Output each line of the material exactly as it stands.

Dataset items:

....................

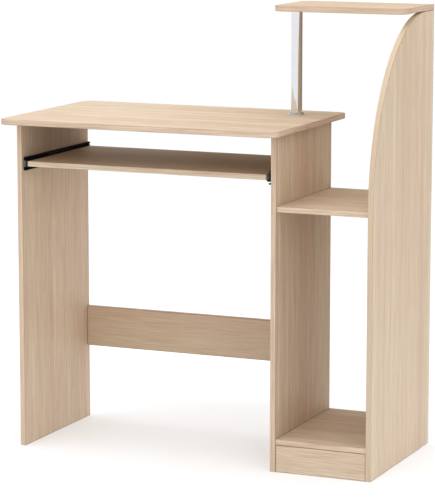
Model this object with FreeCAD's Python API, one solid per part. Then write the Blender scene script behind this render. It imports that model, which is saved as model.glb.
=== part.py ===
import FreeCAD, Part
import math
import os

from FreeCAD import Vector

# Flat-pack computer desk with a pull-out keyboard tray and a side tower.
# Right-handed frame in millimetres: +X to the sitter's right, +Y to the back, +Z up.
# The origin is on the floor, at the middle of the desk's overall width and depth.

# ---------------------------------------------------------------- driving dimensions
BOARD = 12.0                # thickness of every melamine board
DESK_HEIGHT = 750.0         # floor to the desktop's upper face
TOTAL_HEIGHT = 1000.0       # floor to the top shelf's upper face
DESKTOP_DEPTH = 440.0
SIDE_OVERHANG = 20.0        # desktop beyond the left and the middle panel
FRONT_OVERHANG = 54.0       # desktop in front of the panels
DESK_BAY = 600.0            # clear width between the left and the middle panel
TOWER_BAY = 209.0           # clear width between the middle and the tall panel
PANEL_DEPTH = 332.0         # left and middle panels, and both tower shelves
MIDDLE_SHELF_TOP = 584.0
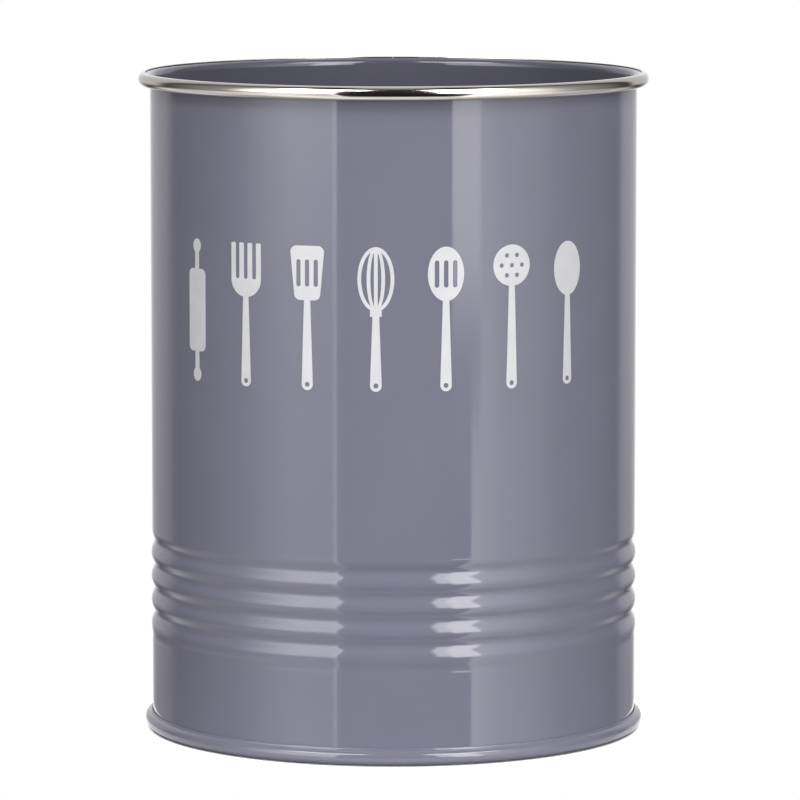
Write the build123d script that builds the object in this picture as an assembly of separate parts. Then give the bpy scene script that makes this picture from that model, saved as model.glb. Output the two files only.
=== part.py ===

....................

## OUTPUT BELOW
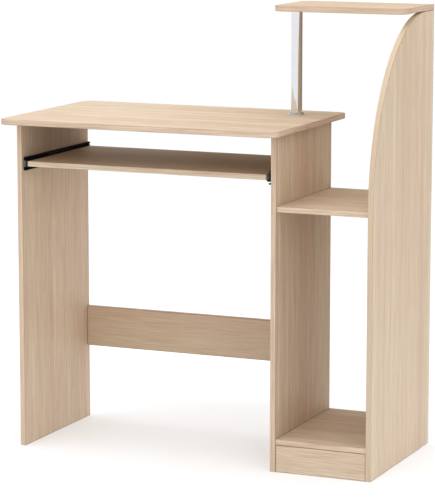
Model this object with FreeCAD's Python API, one solid per part. Then write the Blender scene script behind this render. It imports that model, which is saved as model.glb.
=== part.py ===
import FreeCAD, Part
import math
import os

from FreeCAD import Vector

# Flat-pack computer desk with a pull-out keyboard tray and a side tower.
# Right-handed frame in millimetres: +X to the sitter's right, +Y to the back, +Z up.
# The origin is on the floor, at the middle of the desk's overall width and depth.

# ---------------------------------------------------------------- driving dimensions
BOARD = 12.0                # thickness of every melamine board
DESK_HEIGHT = 750.0         # floor to the desktop's upper face
TOTAL_HEIGHT = 1000.0       # floor to the top shelf's upper face
DESKTOP_DEPTH = 440.0
SIDE_OVERHANG = 20.0        # desktop beyond the left and the middle panel
FRONT_OVERHANG = 54.0       # desktop in front of the panels
DESK_BAY = 600.0            # clear width between the left and the middle panel
TOWER_BAY = 209.0           # clear width between the middle and the tall panel
PANEL_DEPTH = 332.0         # left and middle panels, and both tower shelves
MIDDLE_SHELF_TOP = 584.0
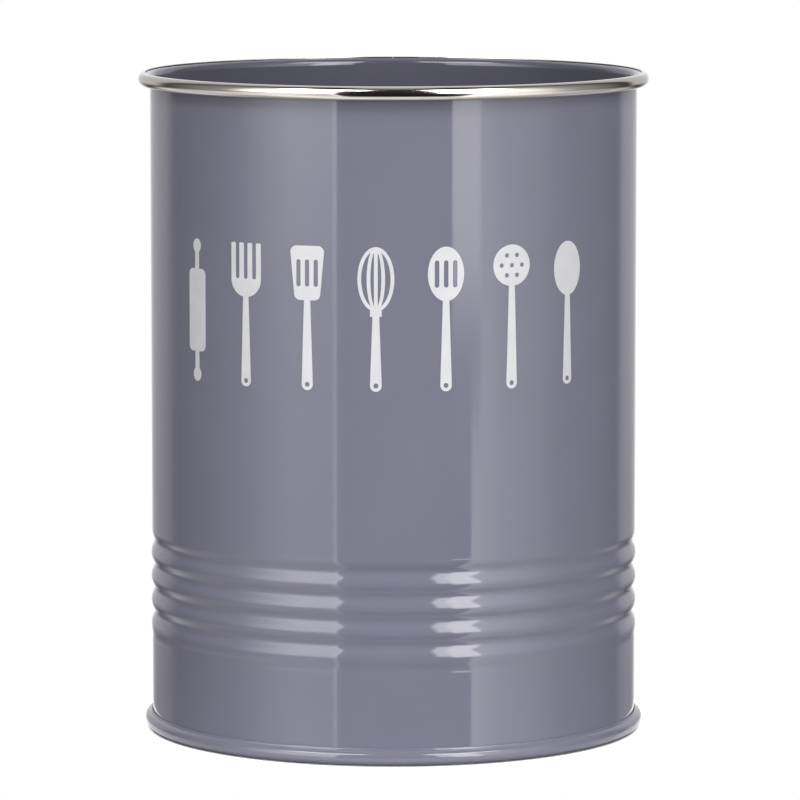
Write the build123d script that builds the object in this picture as an assembly of separate parts. Then give the bpy scene script that makes this picture from that model, saved as model.glb. Output the two files only.
=== part.py ===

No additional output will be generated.